**Task prompt:** What is wanted is an exact restatement of the lines from the one with "lock_cam(), lock_washer(), cam_bolt()]" through the one with "points = [vertex.co", both included, and of no other lines.

**Given material:**
-------
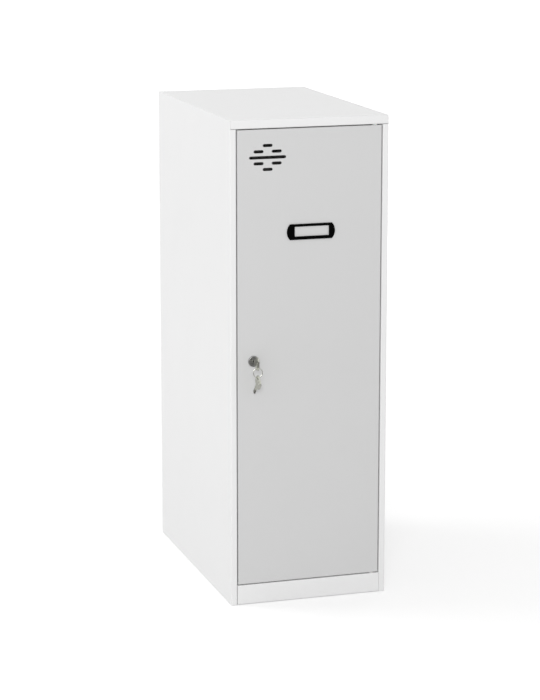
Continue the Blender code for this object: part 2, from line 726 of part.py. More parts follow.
def card_frame():
    half_height = CARD_HEIGHT / 2
    radius = (half_height**2 + CARD_END_BULGE**2) / (2 * CARD_END_BULGE)
    spread = asin(half_height / radius)
    centre_x = CARD_STRAIGHT / 2 + CARD_END_BULGE - radius
    outline = circle_points(radius, SMALL_ROUND_STEPS, (centre_x, 0), -spread, 2 * spread)
    outline += circle_points(radius, SMALL_ROUND_STEPS, (-centre_x, 0), pi - spread, 2 * spread)
    window = [
        (across + CARD_WINDOW_RIGHT, up + CARD_WINDOW_UP)
        for across, up in rectangle(CARD_WINDOW_WIDTH, CARD_WINDOW_HEIGHT)
    ]
    frame = flat_plate("card_frame", [outline, window], CARD_THICKNESS)
    x, z = card_place()
    stand(frame, (x, FRONT_Y - SEAM - CARD_THICKNESS / 2, z))
    bm = bmesh.new()
    for stud_x, stud_z in card_stud_places():
        ends = [(stud_x, FRONT_Y + reach, stud_z) for reach in (-CARD_THICKNESS / 2, CARD_STUD_REACH)]
        add_rod(bm, *ends, CARD_STUD_RADIUS)
    combine(frame, as_cutter("card_frame studs", bm), "UNION")
    return finish(frame, BLACK_PLASTIC)


def lock_place(depth=0):
    """A point on the lock's axis, at this depth behind the door's face."""
    return Vector((LOCK_X, FRONT_Y + depth, LOCK_HEIGHT))


def lock_housing():
    round_centre = ROSETTE_RADIUS - ROSETTE_ROUND, ROSETTE_PROUD - ROSETTE_ROUND
    shoulder = circle_points(ROSETTE_ROUND, BEND_STEPS, round_centre, pi / 2, -pi / 2)
    profile = [
        (BORE_RADIUS, ROSETTE_PROUD),
        *shoulder,
        (ROSETTE_RADIUS, SEAM),
        (BARREL_RADIUS, SEAM),
        (BARREL_RADIUS, SEAM - PLUG_END),
        (BORE_RADIUS, SEAM - PLUG_END),
    ]
    housing = turned("lock_housing", profile, True)
    return finish(stand(housing, lock_place()), DARK_NICKEL)


def lock_nut():
    hexagon = circle_points(NUT_RADIUS, HEXAGON)
    bore = circle_points(BARREL_RADIUS + SEAM, ROUND_STEPS)
    nut = flat_plate("lock_nut", [hexagon, bore], NUT_THICKNESS)
    return finish(stand(nut, lock_place(SHEET + SEAM + NUT_THICKNESS / 2)), ZINC)


def lock_plug():
    """The turning barrel, with the keyway in front and a square drive behind."""
    bm = bmesh.new()
    add_rod(bm, lock_place(-ROSETTE_PROUD), lock_place(PLUG_END), PLUG_RADIUS, ROUND_STEPS)
    plug = mesh_object("lock_plug", bm)
    half = Vector((DRIVE_SIZE / 2, 0, DRIVE_SIZE / 2))
    bm = bmesh.new()
    add_block(bm, lock_place(PLUG_END - CUT_OVERRUN) - half, lock_place(DRIVE_END) + half)
    combine(plug, as_cutter("lock_plug drive", bm), "UNION")
    half_slot = Vector((KEY_THICKNESS / 2 + SEAM, 0, KEY_BLADE_HEIGHT / 2 + SEAM))
    slot_start = lock_place(-ROSETTE_PROUD - CUT_OVERRUN)
    slot_end = lock_place(KEY_BLADE_LENGTH - ROSETTE_PROUD + SEAM)
    cut_block(plug, slot_start - half_slot, slot_end + half_slot)
    hole_start = lock_place(DRIVE_END - BOLT_GRIP - SEAM)
    cut_hole(plug, hole_start, lock_place(DRIVE_END + CUT_OVERRUN), BOLT_RADIUS + SEAM)
    return finish(plug, NICKEL)


def lock_cam():
    """A flat cam on the square drive. It points down when the lock is open."""
    half_width = CAM_WIDTH / 2
    shoulder = asin(half_width / CAM_HUB_RADIUS)
    hub_sweep = 2 * pi - 2 * shoulder
    outline = circle_points(CAM_HUB_RADIUS, ROUND_STEPS, start=shoulder - pi / 2, sweep=hub_sweep)
    outline += circle_points(half_width, SMALL_ROUND_STEPS, (0, half_width - CAM_REACH), pi, pi)
    hole_size = DRIVE_SIZE + 2 * SEAM
    cam = flat_plate("lock_cam", [outline, rectangle(hole_size, hole_size)], CAM_THICKNESS)
    return finish(stand(cam, lock_place(PLUG_END + SEAM + CAM_THICKNESS / 2)), ZINC)


def lock_washer():
    outline = circle_points(WASHER_RADIUS, ROUND_STEPS)
    hole = circle_points(BOLT_RADIUS + SEAM, SMALL_ROUND_STEPS)
    washer = flat_plate("lock_washer", [outline, hole], WASHER_THICKNESS)
    return finish(stand(washer, lock_place(WASHER_START + WASHER_THICKNESS / 2)), ZINC)


def cam_bolt():
    head_end = BOLT_HEAD_START + BOLT_HEAD_HEIGHT
    bm = bmesh.new()
    add_rod(bm, lock_place(BOLT_HEAD_START), lock_place(head_end), BOLT_HEAD_RADIUS, HEXAGON)
    bolt = mesh_object("cam_bolt", bm)
    bm = bmesh.new()
    tip = lock_place(DRIVE_END - BOLT_GRIP)
    add_rod(bm, tip, lock_place(head_end - BOLT_HEAD_HEIGHT / 2), BOLT_RADIUS)
    combine(bolt, as_cutter("cam_bolt shank", bm), "UNION")
    return finish(bolt, ZINC)


def key_plate(name):
    """A flat key. Local x runs from its bow to its tip, and x = 0 is level with the door's face."""
    bow_side = KEY_BOW_LENGTH - KEY_REACH
    neck = KEY_NECK_HEIGHT / 2
    blade = KEY_BLADE_HEIGHT / 2
    shoulder = -ROSETTE_PROUD - SEAM
    tip = KEY_BLADE_LENGTH - ROSETTE_PROUD
    outline = []
    for quarter, (x, y) in enumerate(((1, 1), (-1, 1), (-1, -1), (1, -1))):
        centre = BOW_CENTRE.x + x * BOW_CORNER[0], y * BOW_CORNER[1]
        outline += circle_points(KEY_BOW_ROUND, CORNER_STEPS, centre, quarter * pi / 2, pi / 2)
    outline += [(bow_side, -neck), (shoulder, -neck), (shoulder, -blade)]
    cut_pitch = (tip - KEY_POINT - shoulder) / len(KEY_CUT_SHARES)
    for place, share in enumerate(KEY_CUT_SHARES):
        middle = shoulder + (place + 1 / 2) * cut_pitch
        outline.append((middle - KEY_CUT_RUN_SHARE * cut_pitch, -blade))
        outline.append((middle, share * KEY_BLADE_HEIGHT - blade))
    outline += [(tip - KEY_POINT, -blade), (tip, 0), (tip - KEY_POINT, blade)]
    outline += [(shoulder, blade), (shoulder, neck), (bow_side, neck)]
    slot = []
    for side in (1, -1):
        centre = -KEY_SLOT_REACH, side * SLOT_ROUND_PLACE
        slot += circle_points(KEY_SLOT_WIDTH / 2, CORNER_STEPS, centre, pi / 2 - side * pi / 2, pi)
    return finish(flat_plate(name, [outline, slot], KEY_THICKNESS), NICKEL)


def key():
    return stand(key_plate("key"), lock_place(), "YZ")


def key_ring():
    """It hangs in the lower end of the slot in the key's bow, square to the bow."""
    section = circle_points(RING_WIRE_RADIUS, WIRE_STEPS, (RING_RADIUS, 0))
    ring = turned("key_ring", section[::-1], True)
    return finish(stand(ring, RING_TOP + RING_DROP), NICKEL)


def spare_key():
    """It hangs on the ring by the door's end of its slot, so its tip leans to the door."""
    spare = key_plate("spare_key")
    turn = SPARE_KEY_TURN.to_4x4()
    spare.matrix_world = Matrix.Translation(RING_BOTTOM) @ turn @ Matrix.Translation(-SPARE_KEY_HELD)
    return spare


def pivot(name, place, pieces, parent=None):
    """An empty on a joint's axis, which carries the pieces of the body that moves there."""
    print(f"{name} at {place.to_tuple(5)}")
    empty = bpy.data.objects.new(name, None)
    PARTS.objects.link(empty)
    empty.location = place
    for child, holder in [(empty, parent)] + [(piece, empty) for piece in pieces]:
        if holder:
            bpy.context.view_layer.update()
            child.parent = holder
            child.matrix_parent_inverse = holder.matrix_world.inverted()
    return empty


def build():
    left_side_panel()
    side_panel("side_panel_right", 1)
    top_panel()
    floor_panel()
    back_panel()
    kick_plate()
    hinge_bush("hinge_bush_top", RAIL_BOTTOM, True)
    hinge_bush("hinge_bush_bottom", KICK_HEIGHT, False)
    hat_shelf()
    hanging_rail()
    for word, side in (("left", -1), ("right", 1)):
        shelf_support(f"shelf_support_{word}", side)
        rail_cradle(f"rail_cradle_{word}", side)
    for name, place in bumper_places().items():
        door_bumper(f"door_bumper_{name}", place)

    door_pieces = [door_panel(), door_stiffener(), card_frame(), lock_housing(), lock_nut()]
    for word, level, up in (("top", DOOR_TOP, True), ("bottom", DOOR_BOTTOM, False)):
        door_pieces.append(pivot_bracket(f"pivot_bracket_{word}", level, up))
        door_pieces.append(hinge_pin(f"hinge_pin_{word}", level, up))

    turning_pieces = [lock_plug(), lock_cam(), lock_washer(), cam_bolt()]
    door_axis = pivot("door_hinge", Vector((HINGE_X, HINGE_Y, DOOR_MIDDLE)), door_pieces)
    lock_axis = pivot("lock_turn", lock_place(), turning_pieces, door_axis)
    key_axis = pivot("key_slide", lock_place(), [key()], lock_axis)
    ring_axis = pivot("ring_swing", RING_TOP, [key_ring()], key_axis)
    pivot("spare_key_swing", RING_BOTTOM, [spare_key()], ring_axis)


build()
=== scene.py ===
# %% [markdown]
# # A steel clothes locker, dressed for its picture
#
# The locker is one tall box of folded sheet steel with one door. Its CAD model already has every
# panel, the lock and the two keys at their real size. This lesson gives them their finish: powder
# paint on the sheets, zinc and nickel on the metal, black plastic on the card frame. It also puts
# a finer copy in the place of every CAD part, with broken edges and rounder rounds, and models a
# few parts again where the eye comes close.

# %% Load the locker
import json
from math import pi, radians, sqrt

import bmesh
import bpy
from mathutils import Euler, Matrix, Vector


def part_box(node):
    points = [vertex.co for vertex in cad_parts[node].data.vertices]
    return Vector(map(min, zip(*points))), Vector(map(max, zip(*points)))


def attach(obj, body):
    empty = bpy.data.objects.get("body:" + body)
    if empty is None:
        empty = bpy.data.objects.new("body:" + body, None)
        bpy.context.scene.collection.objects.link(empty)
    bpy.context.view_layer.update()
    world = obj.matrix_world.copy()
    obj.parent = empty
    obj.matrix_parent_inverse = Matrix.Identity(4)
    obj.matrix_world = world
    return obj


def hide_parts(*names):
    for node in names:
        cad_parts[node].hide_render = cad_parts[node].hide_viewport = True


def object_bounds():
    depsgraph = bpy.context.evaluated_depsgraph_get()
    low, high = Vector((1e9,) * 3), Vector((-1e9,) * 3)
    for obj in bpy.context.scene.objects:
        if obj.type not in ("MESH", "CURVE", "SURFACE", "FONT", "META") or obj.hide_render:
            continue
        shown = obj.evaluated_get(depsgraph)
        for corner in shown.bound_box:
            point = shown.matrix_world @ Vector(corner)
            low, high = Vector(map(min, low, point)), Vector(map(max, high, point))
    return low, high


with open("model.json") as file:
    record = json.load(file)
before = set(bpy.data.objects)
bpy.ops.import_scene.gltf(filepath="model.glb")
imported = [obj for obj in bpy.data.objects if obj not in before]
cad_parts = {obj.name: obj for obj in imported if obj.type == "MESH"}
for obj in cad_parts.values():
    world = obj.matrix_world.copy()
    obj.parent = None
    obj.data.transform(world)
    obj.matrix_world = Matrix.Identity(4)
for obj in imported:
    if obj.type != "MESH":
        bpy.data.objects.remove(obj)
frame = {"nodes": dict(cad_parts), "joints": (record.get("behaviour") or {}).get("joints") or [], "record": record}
cad_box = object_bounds()
nodes = frame["nodes"]
joints = {joint["name"]: joint for joint in frame["joints"]}
print(len(nodes), "CAD nodes,", [round(high - low, 4) for low, high in zip(*cad_box)], "m")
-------
**Exercise solution:**
    turning_pieces = [lock_plug(), lock_cam(), lock_washer(), cam_bolt()]
    door_axis = pivot("door_hinge", Vector((HINGE_X, HINGE_Y, DOOR_MIDDLE)), door_pieces)
    lock_axis = pivot("lock_turn", lock_place(), turning_pieces, door_axis)
    key_axis = pivot("key_slide", lock_place(), [key()], lock_axis)
    ring_axis = pivot("ring_swing", RING_TOP, [key_ring()], key_axis)
    pivot("spare_key_swing", RING_BOTTOM, [spare_key()], ring_axis)


build()
=== scene.py ===
# %% [markdown]
# # A steel clothes locker, dressed for its picture
#
# The locker is one tall box of folded sheet steel with one door. Its CAD model already has every
# panel, the lock and the two keys at their real size. This lesson gives them their finish: powder
# paint on the sheets, zinc and nickel on the metal, black plastic on the card frame. It also puts
# a finer copy in the place of every CAD part, with broken edges and rounder rounds, and models a
# few parts again where the eye comes close.

# %% Load the locker
import json
from math import pi, radians, sqrt

import bmesh
import bpy
from mathutils import Euler, Matrix, Vector


def part_box(node):
    points = [vertex.co for vertex in cad_parts[node].data.vertices]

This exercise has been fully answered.